Making Book S12: Graphing Public Library Benefits

As noted earlier, I eventually grew unhappy with Give Us a Dollar… because it was so table-heavy. I remedied this to some extent with supplements in Cites & Insights, but those were mostly text.

So I produced Graphing Public Library Benefits: An Experimental Supplement to Give Us a Dollar and We’ll Give You Back Four (2012-13): Public Library Funding and Benefits.

Whew. Quite a title. Here’s what I said in the introduction:

This book is an attempt to do two things: Provide graphs to supplement some of the tables in Give Us a Dollar and We’ll Give You Back Four (2012-13) and illustrate some of the choices and issues involved in making visual sense of datasets, specifically the datasets used for that book. It’s an 8.5×11″ PDF (or, if at least two people tell me they’ll buy it, a very expensive print book) because I wanted to make the graphs as wide as possible—and because, in most cases, I felt that multicolor graphs would be readable where graphs using that many different line types simply wouldn’t. (If there’s a print version, the added cost will be entirely production: I’ll make the same amount per copy, give or take a dime or so. But production costs for books with color are much higher than for black-and-white books.)
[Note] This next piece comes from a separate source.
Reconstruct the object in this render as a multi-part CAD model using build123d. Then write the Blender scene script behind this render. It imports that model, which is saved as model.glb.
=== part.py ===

If you don’t have the other book, you should get it. It’s almost entirely tables and provides a richly detailed picture of nearly all of America’s public libraries and how they measure up on the quantifiable metrics reported to the Institute of Museum and Library Sciences for fiscal year 2010. You may also want to get Cites & Insights for November 2012 and Fall 2012; those issues provide textual commentary (and in the latter case, an additional set of tables) lacking in the book.

In the first chapter, I considered ways you could graph the information in the book—including several alternatives in a couple of cases.

The rest of the book was almost entirely graphs; in all, 222 pages (8.5″ x 11″ PDF), most pages with two graphs, some with three. If I’m counting correctly, 597 graphs in all. (If I’d done Chapter 20 in the book, state-by-state, there would have been hundreds more and the book would have been at least 100 pages longer.)

I almost left this one out as “the book nobody saw,” but that’s not quite right: In fact, after I reduced the PDF ebook price to $4, there were two sales. And since the book is explicitly labeled CC BY-NC, it’s possible that lots of other people have copies. Not likely, but possible.

(How expensive would the book have been in print form? The production cost would have been something like $48.90, so I would have charged around $59.)

The multicolor graphs had ten different colored lines; there’s no way to provide enough different line patterns to make ten lines readable in black and white.

Still…it’s an interesting project with a lot of neat graphs, and if anybody contributing to Cites & Insights at the sponsor level would rather have this than something else, I might be willing. It’s a fairly big PDF (8.5MB), but then it’s a big, slow-loading Word document (basically the same size).

Crawford, Walt. Graphing Public Library Benefits: An Experimental Supplement to Give Us a Dollar and We’ll Give You Back Four (2012-13): Public Library Funding and Benefits. 2013.